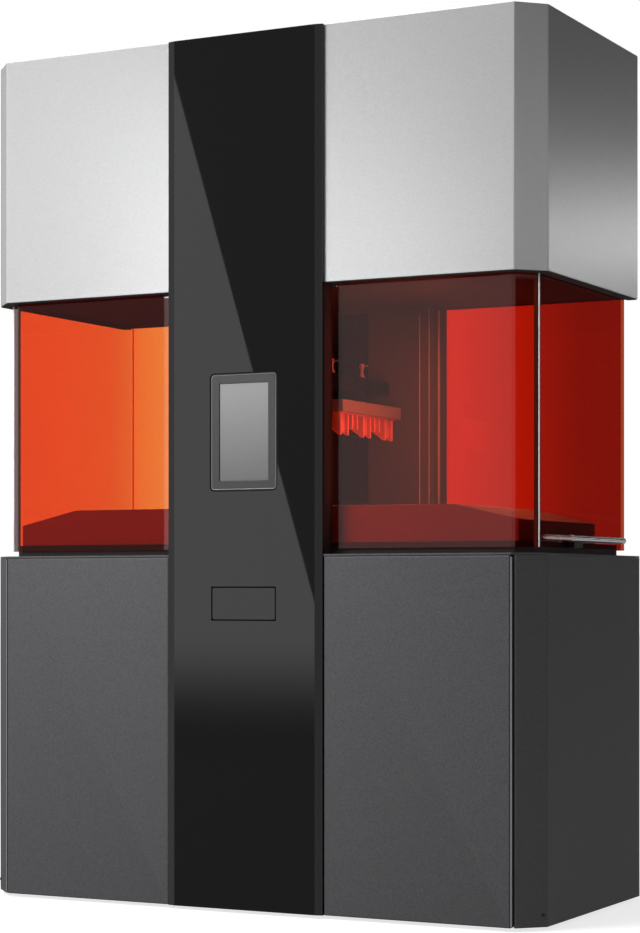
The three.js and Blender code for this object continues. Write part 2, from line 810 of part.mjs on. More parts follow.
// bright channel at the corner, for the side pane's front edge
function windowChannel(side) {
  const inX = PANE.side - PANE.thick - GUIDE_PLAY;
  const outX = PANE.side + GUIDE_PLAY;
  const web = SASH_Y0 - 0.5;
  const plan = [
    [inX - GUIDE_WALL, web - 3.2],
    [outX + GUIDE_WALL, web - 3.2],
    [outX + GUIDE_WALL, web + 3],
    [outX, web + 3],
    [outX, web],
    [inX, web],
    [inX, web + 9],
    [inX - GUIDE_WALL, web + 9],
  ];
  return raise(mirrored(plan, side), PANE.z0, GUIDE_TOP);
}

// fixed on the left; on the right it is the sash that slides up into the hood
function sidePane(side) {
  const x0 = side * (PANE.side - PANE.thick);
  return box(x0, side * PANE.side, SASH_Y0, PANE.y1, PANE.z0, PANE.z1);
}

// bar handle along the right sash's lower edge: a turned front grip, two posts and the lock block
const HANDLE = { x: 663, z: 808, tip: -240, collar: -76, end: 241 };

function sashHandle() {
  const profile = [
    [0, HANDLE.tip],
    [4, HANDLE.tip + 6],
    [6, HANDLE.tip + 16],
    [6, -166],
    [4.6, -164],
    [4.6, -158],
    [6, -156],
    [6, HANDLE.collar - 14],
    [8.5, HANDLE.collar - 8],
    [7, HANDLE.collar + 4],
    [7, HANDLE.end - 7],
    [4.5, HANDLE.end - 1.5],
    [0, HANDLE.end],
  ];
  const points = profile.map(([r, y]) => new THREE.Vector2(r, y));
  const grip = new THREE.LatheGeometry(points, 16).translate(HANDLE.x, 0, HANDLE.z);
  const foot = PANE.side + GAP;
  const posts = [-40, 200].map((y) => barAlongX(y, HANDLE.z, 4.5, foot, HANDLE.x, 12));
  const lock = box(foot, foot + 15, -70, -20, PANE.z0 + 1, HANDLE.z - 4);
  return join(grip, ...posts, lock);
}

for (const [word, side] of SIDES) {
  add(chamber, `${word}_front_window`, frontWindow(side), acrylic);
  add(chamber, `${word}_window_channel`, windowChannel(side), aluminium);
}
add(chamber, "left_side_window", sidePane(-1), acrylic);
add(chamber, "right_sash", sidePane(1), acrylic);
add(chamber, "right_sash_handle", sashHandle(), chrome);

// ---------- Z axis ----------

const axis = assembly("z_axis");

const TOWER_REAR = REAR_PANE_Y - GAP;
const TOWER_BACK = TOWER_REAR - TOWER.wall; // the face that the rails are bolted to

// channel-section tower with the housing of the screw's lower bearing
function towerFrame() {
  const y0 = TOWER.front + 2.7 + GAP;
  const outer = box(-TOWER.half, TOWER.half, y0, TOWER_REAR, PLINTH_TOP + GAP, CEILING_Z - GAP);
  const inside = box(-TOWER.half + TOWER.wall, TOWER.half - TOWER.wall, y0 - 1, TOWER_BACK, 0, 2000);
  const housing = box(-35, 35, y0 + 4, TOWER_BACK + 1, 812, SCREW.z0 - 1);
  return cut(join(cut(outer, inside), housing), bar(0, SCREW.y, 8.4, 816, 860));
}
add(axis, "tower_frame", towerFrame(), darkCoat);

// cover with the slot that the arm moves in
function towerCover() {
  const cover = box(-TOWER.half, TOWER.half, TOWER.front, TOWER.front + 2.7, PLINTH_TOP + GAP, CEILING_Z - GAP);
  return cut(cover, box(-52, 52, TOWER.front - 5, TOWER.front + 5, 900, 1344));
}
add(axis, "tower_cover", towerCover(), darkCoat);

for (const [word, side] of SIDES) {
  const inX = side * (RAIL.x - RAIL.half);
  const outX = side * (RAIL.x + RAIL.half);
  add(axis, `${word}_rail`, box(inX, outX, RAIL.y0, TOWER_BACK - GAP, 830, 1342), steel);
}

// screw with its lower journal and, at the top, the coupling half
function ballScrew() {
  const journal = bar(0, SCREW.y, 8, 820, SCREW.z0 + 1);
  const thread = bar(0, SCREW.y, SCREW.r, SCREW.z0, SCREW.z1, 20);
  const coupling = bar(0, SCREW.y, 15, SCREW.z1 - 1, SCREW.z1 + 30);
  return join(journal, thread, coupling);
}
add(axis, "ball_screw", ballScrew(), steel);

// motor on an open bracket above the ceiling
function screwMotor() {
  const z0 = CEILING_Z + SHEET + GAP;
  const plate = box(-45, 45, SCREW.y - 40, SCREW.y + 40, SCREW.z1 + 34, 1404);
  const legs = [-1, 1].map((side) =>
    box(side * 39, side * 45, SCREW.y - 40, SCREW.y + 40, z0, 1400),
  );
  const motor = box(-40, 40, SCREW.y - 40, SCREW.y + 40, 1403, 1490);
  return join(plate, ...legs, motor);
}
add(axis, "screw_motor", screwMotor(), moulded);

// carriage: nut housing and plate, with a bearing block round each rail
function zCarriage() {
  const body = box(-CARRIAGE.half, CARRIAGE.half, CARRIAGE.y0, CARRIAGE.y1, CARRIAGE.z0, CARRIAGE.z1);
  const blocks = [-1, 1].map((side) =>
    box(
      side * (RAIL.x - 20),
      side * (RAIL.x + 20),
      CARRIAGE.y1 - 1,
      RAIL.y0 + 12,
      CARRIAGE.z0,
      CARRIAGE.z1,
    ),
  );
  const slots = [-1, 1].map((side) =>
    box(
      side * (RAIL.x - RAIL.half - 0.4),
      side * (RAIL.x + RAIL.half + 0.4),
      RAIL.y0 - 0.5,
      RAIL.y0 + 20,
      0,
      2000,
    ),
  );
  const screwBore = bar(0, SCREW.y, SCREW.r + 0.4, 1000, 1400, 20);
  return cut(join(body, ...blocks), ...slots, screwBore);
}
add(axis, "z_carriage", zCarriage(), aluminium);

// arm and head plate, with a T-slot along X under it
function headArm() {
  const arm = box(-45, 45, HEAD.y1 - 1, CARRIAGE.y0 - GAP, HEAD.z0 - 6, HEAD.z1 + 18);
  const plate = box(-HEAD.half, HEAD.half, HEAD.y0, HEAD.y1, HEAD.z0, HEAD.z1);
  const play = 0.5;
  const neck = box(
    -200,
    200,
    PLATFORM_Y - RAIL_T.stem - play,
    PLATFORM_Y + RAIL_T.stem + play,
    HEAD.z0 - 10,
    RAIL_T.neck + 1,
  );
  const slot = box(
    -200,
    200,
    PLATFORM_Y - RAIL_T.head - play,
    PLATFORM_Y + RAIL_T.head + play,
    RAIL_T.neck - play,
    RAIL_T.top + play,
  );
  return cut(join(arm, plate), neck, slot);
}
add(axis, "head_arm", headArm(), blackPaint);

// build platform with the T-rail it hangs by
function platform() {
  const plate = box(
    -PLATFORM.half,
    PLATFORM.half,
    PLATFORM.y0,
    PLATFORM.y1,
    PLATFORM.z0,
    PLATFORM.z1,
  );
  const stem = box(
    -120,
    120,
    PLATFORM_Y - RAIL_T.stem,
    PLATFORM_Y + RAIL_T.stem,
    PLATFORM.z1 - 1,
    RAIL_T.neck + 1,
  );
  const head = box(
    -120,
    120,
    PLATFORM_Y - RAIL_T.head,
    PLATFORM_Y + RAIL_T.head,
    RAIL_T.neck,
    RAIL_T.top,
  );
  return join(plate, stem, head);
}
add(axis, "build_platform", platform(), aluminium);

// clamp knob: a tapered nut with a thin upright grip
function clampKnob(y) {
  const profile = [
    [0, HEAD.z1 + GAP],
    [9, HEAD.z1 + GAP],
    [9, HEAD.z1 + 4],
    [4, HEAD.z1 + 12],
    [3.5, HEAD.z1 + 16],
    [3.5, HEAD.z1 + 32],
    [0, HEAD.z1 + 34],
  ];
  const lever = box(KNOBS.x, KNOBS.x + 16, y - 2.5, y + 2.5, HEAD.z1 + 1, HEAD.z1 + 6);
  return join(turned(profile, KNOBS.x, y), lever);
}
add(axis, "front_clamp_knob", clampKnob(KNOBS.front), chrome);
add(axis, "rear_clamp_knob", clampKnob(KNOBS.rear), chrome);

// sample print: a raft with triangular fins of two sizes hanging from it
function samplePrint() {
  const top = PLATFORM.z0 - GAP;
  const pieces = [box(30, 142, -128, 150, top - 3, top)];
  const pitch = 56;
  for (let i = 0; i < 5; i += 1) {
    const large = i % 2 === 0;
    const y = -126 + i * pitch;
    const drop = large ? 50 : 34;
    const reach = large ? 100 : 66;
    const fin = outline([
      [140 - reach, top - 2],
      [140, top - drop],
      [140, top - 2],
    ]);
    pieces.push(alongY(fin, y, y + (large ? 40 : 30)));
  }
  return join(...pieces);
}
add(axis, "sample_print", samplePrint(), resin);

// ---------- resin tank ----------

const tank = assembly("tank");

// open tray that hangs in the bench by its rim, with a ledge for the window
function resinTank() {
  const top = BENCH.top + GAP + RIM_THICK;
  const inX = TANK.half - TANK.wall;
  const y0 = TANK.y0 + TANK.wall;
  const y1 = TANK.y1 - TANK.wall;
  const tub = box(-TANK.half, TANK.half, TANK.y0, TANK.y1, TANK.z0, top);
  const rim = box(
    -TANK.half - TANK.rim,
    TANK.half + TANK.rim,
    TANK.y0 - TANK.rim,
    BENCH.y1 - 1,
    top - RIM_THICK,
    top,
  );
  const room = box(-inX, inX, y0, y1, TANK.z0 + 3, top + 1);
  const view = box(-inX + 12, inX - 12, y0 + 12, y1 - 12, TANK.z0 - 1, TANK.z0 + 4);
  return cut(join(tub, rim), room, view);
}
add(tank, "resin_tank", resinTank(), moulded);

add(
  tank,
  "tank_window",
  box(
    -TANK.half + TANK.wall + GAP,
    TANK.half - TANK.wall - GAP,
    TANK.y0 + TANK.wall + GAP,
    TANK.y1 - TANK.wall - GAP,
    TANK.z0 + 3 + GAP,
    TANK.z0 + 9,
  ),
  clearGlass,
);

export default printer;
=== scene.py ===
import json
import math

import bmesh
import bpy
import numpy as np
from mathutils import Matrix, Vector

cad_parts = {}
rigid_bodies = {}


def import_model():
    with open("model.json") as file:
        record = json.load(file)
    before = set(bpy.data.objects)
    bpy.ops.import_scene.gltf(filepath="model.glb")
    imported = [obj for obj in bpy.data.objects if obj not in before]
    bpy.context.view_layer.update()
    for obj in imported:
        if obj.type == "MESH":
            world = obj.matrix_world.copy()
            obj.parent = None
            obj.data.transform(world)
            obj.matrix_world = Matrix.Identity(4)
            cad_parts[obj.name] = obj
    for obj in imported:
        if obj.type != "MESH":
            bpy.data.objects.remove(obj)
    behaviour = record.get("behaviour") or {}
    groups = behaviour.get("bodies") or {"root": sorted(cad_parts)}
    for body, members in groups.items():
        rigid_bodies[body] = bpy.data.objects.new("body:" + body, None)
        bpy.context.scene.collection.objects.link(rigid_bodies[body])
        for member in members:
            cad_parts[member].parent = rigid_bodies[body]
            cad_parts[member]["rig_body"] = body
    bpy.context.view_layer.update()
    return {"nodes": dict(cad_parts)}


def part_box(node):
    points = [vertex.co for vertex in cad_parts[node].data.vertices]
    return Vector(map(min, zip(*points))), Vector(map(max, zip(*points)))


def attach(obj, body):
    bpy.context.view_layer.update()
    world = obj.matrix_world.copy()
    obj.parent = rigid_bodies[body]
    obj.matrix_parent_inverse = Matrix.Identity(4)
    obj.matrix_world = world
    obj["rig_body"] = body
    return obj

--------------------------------

▸ TO DO
Transcribe the lines beginning at the one that contains "return cut(join(tub, rim), room, view);" and ending at the one that contains "obj.parent = None", with nothing added or left out.

▸ RESULT OF THE TASK
  return cut(join(tub, rim), room, view);
}
add(tank, "resin_tank", resinTank(), moulded);

add(
  tank,
  "tank_window",
  box(
    -TANK.half + TANK.wall + GAP,
    TANK.half - TANK.wall - GAP,
    TANK.y0 + TANK.wall + GAP,
    TANK.y1 - TANK.wall - GAP,
    TANK.z0 + 3 + GAP,
    TANK.z0 + 9,
  ),
  clearGlass,
);

export default printer;
=== scene.py ===
import json
import math

import bmesh
import bpy
import numpy as np
from mathutils import Matrix, Vector

cad_parts = {}
rigid_bodies = {}


def import_model():
    with open("model.json") as file:
        record = json.load(file)
    before = set(bpy.data.objects)
    bpy.ops.import_scene.gltf(filepath="model.glb")
    imported = [obj for obj in bpy.data.objects if obj not in before]
    bpy.context.view_layer.update()
    for obj in imported:
        if obj.type == "MESH":
            world = obj.matrix_world.copy()
            obj.parent = None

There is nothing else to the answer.